In this study, zero-shot classification was applied to categorize social media discussions related to Germany and China into key thematic areas, including Infrastructure Readiness, Environmental Impact, Policy and Regulation, Technological Advancement, Consumer Adoption, and Cost and Affordability. The classification results provided deeper insights into the dominant narratives and concerns surrounding electric mobility in each country.

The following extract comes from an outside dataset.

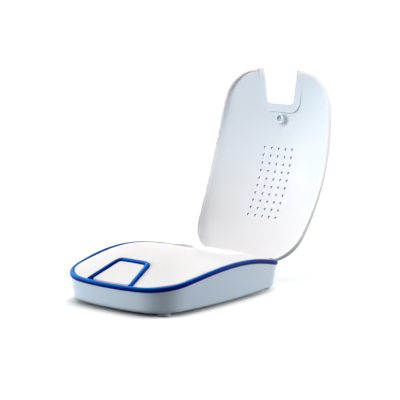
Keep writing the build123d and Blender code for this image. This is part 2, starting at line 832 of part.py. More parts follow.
os.makedirs("parts", exist_ok=True)
for name, shape in parts.items():
    solids = shape if isinstance(shape, list) else shape.solids()
    export_step(Compound(children=[shift * solid for solid in solids]), f"parts/{name}.step")
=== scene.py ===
# %% [markdown]
# # A hearing aid dryer, dressed for its portrait
# The solids of the dryer are already made and already in place: a low case, a blue seal round its rim, a
# start key with a seal of its own, and a lid that leans open on its hinge. This notebook gives them their
# finish. It opens the solids as a fixed frame and never moves them; everything added here is in metres in
# that same frame, so a piece sits where the frame says that its neighbour is.

# %% Open the frame
import json
import math

import bmesh
import bpy
import numpy as np
from mathutils import Matrix, Vector

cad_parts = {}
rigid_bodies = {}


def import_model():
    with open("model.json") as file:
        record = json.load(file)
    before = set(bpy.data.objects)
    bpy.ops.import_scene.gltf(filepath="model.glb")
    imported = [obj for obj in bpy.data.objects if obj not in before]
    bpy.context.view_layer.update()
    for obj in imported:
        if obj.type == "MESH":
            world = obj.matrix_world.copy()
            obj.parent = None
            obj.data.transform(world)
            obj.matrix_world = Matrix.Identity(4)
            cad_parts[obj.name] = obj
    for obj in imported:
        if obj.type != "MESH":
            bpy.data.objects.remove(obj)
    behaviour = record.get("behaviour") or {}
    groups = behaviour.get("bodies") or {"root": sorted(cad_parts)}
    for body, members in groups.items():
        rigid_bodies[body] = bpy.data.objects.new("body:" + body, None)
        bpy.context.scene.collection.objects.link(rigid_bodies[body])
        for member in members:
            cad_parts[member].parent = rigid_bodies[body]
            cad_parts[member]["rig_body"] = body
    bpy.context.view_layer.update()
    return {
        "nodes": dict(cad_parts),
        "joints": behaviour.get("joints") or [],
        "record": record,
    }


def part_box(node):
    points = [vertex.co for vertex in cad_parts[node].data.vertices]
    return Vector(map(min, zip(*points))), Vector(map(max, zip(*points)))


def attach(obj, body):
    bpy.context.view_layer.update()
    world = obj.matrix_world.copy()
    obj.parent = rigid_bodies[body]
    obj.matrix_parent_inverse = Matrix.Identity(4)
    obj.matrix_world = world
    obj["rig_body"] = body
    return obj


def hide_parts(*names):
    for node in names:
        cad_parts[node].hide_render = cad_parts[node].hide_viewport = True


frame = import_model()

MM = 0.001
nodes = frame["nodes"]
slot_of = {part["node"]: part["material_slot"] for part in frame["record"]["subparts"]}

# %% [markdown]
# The hinge is the one place that the case and the lid share, so it makes a good landmark. The case's own
# middle lies a known way in front of it, and the camera was worked out from that middle.

# %% Landmarks
hinge = Vector(next(j["pos_m"] for j in frame["joints"] if j["name"] == "lid_hinge"))
HINGE_TO_MIDDLE = 66.0 * MM
middle_y = hinge.y - HINGE_TO_MIDDLE
print(f"hinge at y {hinge.y / MM:.1f} mm, z {hinge.z / MM:.1f} mm")
print(f"middle of the case at y {middle_y / MM:.1f} mm")

# %% [markdown]
# ## The camera
# A product photograph is taken from well back with a long lens, so that near and far parts keep their true
# proportions. Here the camera stands almost a metre away, a little above the table, to the right of the
# start key. Its direction is built from three plain angles: the way round, the way up and the roll.

# %% Camera
AROUND, ABOVE, ROLL = math.radians(37.282), math.radians(8.786), math.radians(0.953)
DISTANCE = 931.9 * MM
FOCAL_PIXELS, FRAME_PIXELS = 1469.7, 400.0
SENSOR = 36.0
SEEN_UP_TO = 100.0
LOOK_AT = Vector((18.4 * MM, middle_y, 63.6 * MM))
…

To start the classification operation, first, the necessary libraries were imported, such as Pandas, Matplotlib, Torch, Transformers, and the Pipeline module. Then, the filtered and sentiment scores added datasets for Germany and China were loaded onto the Colab notebook. To carry out the classification in the datasets, two different models were used. For the German dataset, the morit/german_xlm_xnli model [
26] was selected. This model is specifically pre-trained for zero-shot classification and German language understanding, and natural language inference. Likewise, the morit/chinese_xlm_xnli model [
27] was selected for the China dataset, which has the same capabilities as the previous model; however, it was specialized in the Chinese language. Then the categories were defined for both languages, as shown in
Table 3.
The function “classify_theme” was defined to take a single argument, text, which represented the input that needed classification. At the core of the function, the classification process was carried out using the classifier object, which had been previously defined as a zero-shot classification pipeline. This classifier analyzed the input text and attempted to assign it to one of the predefined themes. The function called the classifier, with the candidate_labels parameter set to categories, instructed the model to consider the predefined themes as possible labels for classification. If the classification was successful, the function extracted the most probable theme from the result and returned it. Then, the function was applied to the “original_text” column of the datasets and stored the classification results in a new column called “theme”.
Once the classification was completed, a bar plot was created for each dataset to visualize the distribution of different themes within. The process began with the creation of a translation dictionary named theme_translation, which served as a lookup table, mapping each German and Chinese theme to its corresponding English equivalent. This dictionary ensured that all thematic labels were consistently translated before further analysis.
Following the translation, a function calculated the frequency of each unique theme, then generated a bar chart to display these counts, and finally annotated the bars for better readability. The code computed the distribution of themes, created a bar plot to represent the data visually, annotated the bars for clarity, and applied formatting adjustments to ensure the plot was easy to interpret. With the successful visualization of the theme distribution, the analysis gained a clearer understanding of the most frequently occurring themes in the datasets.
2.5. Cross Analysis
With the sentiment analysis and theme classification completed for both Germany and China, the next phase of the study involved conducting a cross-analysis to compare public discussions on electrification in mobility between the two regions. This step was essential for identifying similarities, differences, and underlying patterns in how people perceive and discuss mobility electrification in these two distinct contexts.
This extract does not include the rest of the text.